### [Exercise goal]
Narrow the data below down to the lines containing "part".
------ Available data ------
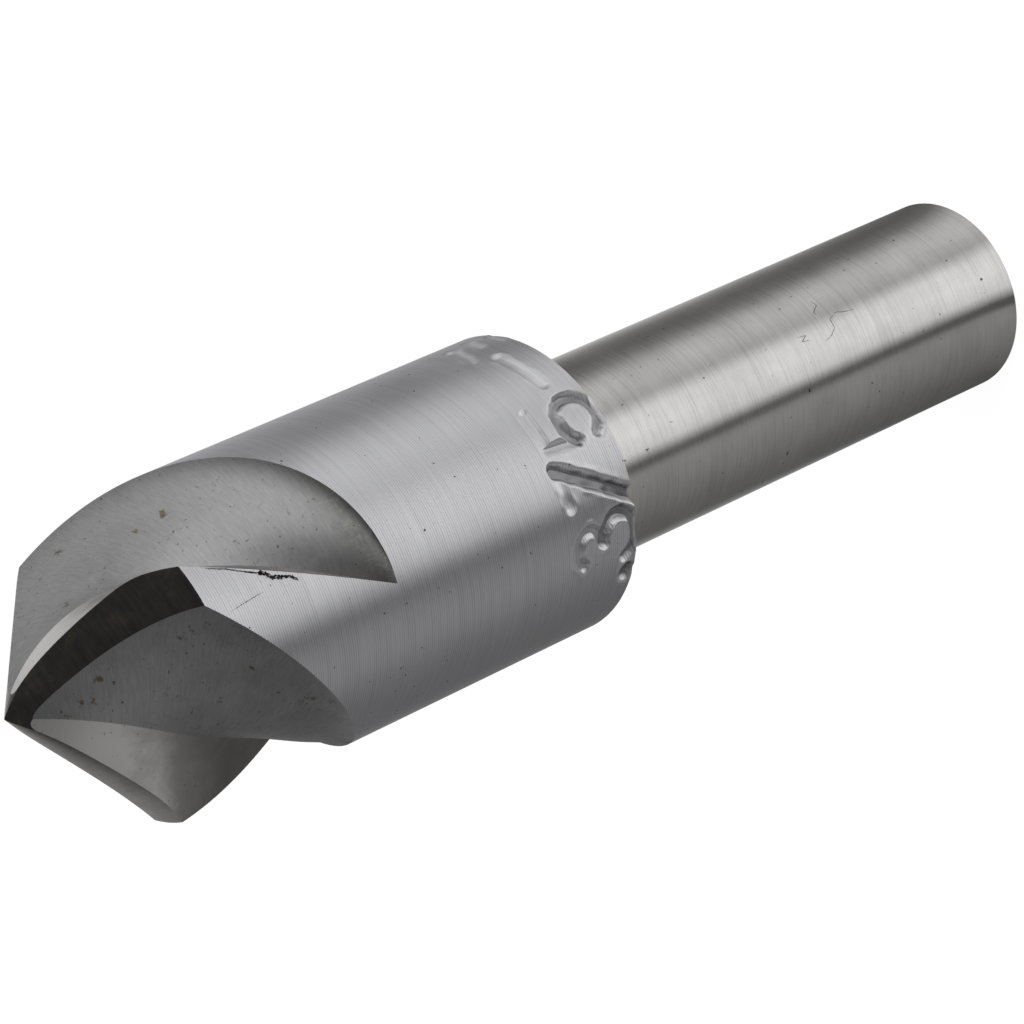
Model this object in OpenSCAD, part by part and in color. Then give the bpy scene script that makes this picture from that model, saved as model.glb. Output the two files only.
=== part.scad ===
// Countersink bit with three flutes, made as one piece from one bar of tool steel.
// It stands on the end of its shank, with its axis on Z and its point up.
// +X runs through the outer corner of one cutting edge, and angles grow
// counter-clockwise seen from the point, the way the edges lead. Millimetres.

/* [Body and shank] */
// Diameter of the body, three eighths of an inch
body_d = 9.525; // [9:0.025:10.5]
// Diameter of the shank, a quarter of an inch
shank_d = 6.35; // [5:0.05:8]
// Length over all, from the end of the shank to the point
total_l = 40.1; // [34:0.1:60]
// Length of the shank up to the shoulder of the body
shank_l = 19.6; // [12:0.1:22]
// Chamfer round the shoulder of the body
shoulder_break = 0.15; // [0.05:0.05:0.5]
// Chamfer round the end of the shank
end_break = 0.1; // [0.05:0.05:0.5]

/* [Point] */
// Angle of the cone that each land is ground on
point_angle = 94.4; // [80:0.2:110]
// Shift of that cone's axis towards the flute, so that the land falls away behind its edge
lip_lead = 0.14; // [0.05:0.01:0.3]
// Shift of that cone's axis away from its land, so that the three cones meet in a blunt point
lip_setback = 0.31; // [0.2:0.01:0.5]

/* [Flutes] */
// Length of a flute, from the level of the point to where it runs out
flute_l = 10.88; // [10:0.02:12]
// Angle at which a flute runs out, counted from its own cutting corner
exit_turn = -36; // [-42:1:-32]
// Distance from the axis to a flute's root at the level of the point, before its dip there
core_r = 0.2; // [0.18:0.01:0.3]
// How far the root line dips nearer the axis than that just at the point
core_dip = 0.1; // [0:0.01:0.12]
// Outward bow of the root line half way along
core_bow = 0.38; // [0.2:0.02:0.5]
// Outward push of the root line nearer the point, and as much inward nearer the run-out
core_sway = 1.05; // [0.8:0.01:1.1]
// Angle of the root at the level of the point
root_turn = 68.6; // [64:0.2:72]
// Rate at which that angle falls off, where 1 is even
root_ease = 1.38; // [1.1:0.01:1.5]
// Extra turn of the root half way along
root_bow = 15.4; // [10:0.2:18]
// Extra turn of the root nearer the point, and as much less nearer the run-out
root_sway = 4.9; // [3:0.1:8]
// Turn of the back wall's rim over the whole flute
back_sweep = 197; // [192:0.5:200]
// Turn taken off that rim half way along
back_bow = 12.3; // [10:0.1:16]
// Turn of the cutting face's rim for each millimetre of depth
face_lead = 5.56; // [5.5:0.01:5.8]
// Depth down to which the cutting face bends away from that lead, a little short of the corner
bend_depth = 3.73; // [3.6:0.01:4]
// Rate at which it bends back above that depth
bend_rate = 12.4; // [11:0.1:13]
// Easing of the bend towards the point
bend_ease = 0.805; // [0.7:0.005:0.9]
// Hollow of the cutting face beside the root at the run-out, as a share of its width
face_hollow = 0.36; // [0.2:0.01:0.4]
// Crown of the back wall beside the root towards the run-out, as a share of its width
back_crown = 0.26; // [0.1:0.01:0.3]
// Hollow of the back wall beside its rim at the point, as a share of its width
back_hollow = 0.07; // [0:0.01:0.12]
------
### [Task result]
Model this object in OpenSCAD, part by part and in color. Then give the bpy scene script that makes this picture from that model, saved as model.glb. Output the two files only.
=== part.scad ===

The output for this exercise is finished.